Show all lines holding the string "handed".

— begin GIVEN DATA —

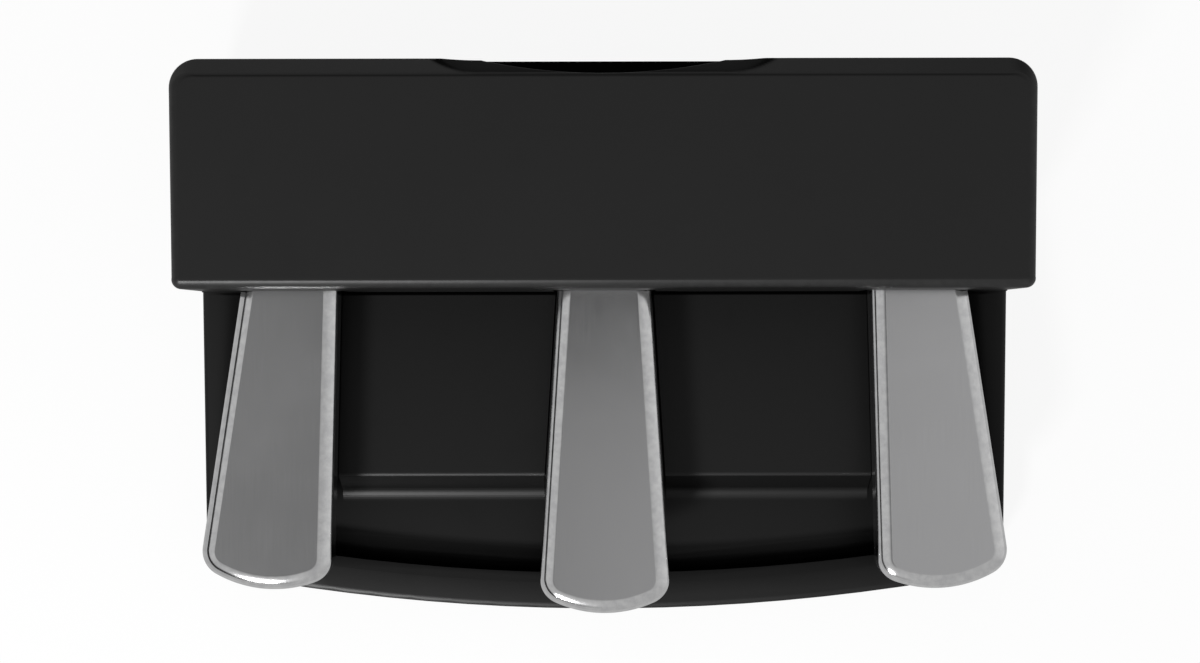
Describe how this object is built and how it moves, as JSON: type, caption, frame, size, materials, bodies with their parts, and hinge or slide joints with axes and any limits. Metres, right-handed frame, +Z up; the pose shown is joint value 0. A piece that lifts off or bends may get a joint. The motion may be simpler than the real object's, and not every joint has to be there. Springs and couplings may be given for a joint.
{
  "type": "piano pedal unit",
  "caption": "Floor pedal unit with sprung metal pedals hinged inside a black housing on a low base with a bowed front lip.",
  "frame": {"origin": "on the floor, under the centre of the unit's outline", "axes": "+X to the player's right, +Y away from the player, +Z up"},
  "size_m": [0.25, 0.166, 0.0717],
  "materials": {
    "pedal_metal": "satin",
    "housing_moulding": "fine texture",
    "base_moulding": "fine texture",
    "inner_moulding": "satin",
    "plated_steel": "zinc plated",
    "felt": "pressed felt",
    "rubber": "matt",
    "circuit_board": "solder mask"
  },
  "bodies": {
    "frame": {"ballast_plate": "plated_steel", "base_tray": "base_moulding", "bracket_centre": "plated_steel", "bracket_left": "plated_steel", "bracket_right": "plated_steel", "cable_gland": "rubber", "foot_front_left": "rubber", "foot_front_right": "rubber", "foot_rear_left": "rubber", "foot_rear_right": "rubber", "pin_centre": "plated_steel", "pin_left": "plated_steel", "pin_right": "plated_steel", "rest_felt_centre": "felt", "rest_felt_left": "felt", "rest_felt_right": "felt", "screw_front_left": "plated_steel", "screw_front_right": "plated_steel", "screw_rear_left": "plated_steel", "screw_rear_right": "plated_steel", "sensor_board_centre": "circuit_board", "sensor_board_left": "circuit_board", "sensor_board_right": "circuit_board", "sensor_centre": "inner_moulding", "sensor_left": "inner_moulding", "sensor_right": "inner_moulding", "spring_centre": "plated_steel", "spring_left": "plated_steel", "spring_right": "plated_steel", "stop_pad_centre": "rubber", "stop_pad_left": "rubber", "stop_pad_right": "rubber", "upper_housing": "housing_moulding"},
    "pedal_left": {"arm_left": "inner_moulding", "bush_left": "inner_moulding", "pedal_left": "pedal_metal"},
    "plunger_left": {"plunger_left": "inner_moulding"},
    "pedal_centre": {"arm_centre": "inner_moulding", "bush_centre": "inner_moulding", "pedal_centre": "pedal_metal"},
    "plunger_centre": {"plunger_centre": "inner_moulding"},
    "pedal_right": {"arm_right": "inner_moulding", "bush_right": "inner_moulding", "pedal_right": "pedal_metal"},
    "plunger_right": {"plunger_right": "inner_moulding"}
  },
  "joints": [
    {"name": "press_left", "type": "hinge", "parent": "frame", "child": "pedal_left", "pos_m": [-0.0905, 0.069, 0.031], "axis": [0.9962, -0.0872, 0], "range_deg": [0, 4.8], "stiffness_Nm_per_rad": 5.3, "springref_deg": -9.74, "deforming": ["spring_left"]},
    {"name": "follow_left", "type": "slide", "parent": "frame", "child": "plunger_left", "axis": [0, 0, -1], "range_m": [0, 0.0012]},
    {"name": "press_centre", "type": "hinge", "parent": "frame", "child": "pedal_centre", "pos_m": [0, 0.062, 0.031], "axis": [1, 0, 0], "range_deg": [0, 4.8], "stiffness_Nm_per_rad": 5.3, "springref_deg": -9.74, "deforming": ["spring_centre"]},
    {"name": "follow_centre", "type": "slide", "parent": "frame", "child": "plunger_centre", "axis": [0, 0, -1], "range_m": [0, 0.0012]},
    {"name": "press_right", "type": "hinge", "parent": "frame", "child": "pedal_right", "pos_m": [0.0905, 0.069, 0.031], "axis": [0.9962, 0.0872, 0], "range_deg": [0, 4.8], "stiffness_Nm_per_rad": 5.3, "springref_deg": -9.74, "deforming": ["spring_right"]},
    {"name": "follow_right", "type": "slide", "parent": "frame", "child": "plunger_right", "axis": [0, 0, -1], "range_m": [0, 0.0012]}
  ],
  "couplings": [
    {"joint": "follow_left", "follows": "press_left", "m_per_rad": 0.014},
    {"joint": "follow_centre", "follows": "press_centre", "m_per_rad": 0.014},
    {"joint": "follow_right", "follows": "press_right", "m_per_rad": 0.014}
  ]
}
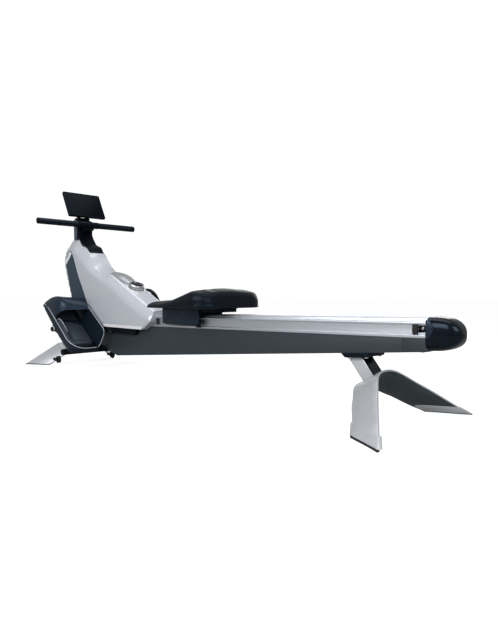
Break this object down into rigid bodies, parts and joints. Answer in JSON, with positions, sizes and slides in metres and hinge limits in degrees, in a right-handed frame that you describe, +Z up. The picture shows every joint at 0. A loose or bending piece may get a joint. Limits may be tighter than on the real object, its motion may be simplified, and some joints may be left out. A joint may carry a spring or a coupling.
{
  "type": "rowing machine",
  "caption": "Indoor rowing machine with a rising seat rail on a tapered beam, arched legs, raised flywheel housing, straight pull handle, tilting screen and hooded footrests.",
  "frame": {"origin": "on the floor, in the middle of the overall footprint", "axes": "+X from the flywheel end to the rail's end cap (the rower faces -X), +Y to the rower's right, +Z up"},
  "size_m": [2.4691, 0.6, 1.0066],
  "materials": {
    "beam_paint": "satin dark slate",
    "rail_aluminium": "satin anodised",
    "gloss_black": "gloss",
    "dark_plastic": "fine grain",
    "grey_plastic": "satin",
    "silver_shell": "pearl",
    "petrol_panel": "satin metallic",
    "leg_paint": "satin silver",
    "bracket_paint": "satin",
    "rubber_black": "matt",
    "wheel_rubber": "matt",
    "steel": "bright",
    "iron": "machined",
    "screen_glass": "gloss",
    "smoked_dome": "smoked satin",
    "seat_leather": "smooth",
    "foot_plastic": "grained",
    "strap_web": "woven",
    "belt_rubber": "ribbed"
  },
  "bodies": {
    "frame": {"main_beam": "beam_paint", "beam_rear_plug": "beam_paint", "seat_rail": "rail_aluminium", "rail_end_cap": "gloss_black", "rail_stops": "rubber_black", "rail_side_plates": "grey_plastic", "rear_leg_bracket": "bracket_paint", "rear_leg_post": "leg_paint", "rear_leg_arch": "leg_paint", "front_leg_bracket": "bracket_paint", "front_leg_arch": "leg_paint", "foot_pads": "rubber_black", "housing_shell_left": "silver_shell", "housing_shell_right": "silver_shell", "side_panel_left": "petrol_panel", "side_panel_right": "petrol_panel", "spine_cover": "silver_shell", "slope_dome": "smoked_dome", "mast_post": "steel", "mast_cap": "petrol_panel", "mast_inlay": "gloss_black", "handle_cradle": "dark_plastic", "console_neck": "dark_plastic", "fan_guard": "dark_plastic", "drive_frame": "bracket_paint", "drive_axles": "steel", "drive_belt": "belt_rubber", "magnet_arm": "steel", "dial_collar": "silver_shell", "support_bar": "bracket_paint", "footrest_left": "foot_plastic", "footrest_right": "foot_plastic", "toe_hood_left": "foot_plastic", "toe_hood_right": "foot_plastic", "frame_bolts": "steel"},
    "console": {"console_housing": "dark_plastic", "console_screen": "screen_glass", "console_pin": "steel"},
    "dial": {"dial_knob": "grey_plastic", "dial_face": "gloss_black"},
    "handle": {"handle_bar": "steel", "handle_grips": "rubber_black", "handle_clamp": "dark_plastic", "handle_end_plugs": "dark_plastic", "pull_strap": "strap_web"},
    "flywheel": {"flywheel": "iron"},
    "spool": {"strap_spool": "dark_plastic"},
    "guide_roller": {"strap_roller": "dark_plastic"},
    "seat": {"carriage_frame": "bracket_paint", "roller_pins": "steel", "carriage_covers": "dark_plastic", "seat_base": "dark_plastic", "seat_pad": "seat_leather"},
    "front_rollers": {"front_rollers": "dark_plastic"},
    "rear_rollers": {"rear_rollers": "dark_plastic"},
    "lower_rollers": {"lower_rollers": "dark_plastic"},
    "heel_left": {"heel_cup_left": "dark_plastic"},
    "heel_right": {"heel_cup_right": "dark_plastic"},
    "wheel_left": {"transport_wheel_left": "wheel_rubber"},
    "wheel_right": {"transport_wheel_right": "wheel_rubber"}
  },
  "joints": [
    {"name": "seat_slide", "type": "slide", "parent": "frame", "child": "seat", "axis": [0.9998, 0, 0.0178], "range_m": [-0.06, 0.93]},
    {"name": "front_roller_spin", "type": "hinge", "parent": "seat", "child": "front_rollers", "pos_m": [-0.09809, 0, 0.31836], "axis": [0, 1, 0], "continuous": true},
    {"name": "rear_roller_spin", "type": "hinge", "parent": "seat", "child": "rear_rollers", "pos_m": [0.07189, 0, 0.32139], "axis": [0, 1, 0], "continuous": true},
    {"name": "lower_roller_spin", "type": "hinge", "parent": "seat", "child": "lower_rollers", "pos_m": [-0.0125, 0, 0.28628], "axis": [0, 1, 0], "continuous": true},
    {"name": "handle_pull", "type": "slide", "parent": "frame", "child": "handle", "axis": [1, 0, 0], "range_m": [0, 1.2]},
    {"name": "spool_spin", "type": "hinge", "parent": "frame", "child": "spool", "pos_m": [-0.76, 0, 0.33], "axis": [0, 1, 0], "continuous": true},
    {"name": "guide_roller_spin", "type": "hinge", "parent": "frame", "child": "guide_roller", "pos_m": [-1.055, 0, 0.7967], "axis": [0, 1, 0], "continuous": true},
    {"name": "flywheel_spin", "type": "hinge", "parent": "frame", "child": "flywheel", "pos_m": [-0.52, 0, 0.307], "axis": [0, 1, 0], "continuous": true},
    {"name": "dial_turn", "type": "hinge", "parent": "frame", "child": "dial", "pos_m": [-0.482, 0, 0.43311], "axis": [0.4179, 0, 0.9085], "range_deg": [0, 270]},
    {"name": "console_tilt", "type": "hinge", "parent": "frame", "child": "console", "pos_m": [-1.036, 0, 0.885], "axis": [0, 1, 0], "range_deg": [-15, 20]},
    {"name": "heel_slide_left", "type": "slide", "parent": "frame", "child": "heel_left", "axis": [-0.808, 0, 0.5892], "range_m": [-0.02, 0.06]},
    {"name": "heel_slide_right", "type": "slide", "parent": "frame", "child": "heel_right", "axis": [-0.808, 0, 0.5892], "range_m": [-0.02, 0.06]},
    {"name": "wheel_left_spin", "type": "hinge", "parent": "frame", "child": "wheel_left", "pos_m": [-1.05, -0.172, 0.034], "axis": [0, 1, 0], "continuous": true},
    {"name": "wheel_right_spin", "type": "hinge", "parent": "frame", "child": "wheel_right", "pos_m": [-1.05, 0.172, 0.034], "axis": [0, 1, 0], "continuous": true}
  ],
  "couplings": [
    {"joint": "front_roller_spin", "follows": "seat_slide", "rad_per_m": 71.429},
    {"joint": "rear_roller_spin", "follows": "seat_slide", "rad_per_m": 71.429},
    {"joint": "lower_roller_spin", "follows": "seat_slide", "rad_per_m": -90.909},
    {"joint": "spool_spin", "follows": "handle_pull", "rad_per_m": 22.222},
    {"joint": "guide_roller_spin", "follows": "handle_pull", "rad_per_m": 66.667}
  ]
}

— end GIVEN DATA —

▸ FULL RESPONSE
Describe how this object is built and how it moves, as JSON: type, caption, frame, size, materials, bodies with their parts, and hinge or slide joints with axes and any limits. Metres, right-handed frame, +Z up; the pose shown is joint value 0. A piece that lifts off or bends may get a joint. The motion may be simpler than the real object's, and not every joint has to be there. Springs and couplings may be given for a joint.
Break this object down into rigid bodies, parts and joints. Answer in JSON, with positions, sizes and slides in metres and hinge limits in degrees, in a right-handed frame that you describe, +Z up. The picture shows every joint at 0. A loose or bending piece may get a joint. Limits may be tighter than on the real object, its motion may be simplified, and some joints may be left out. A joint may carry a spring or a coupling.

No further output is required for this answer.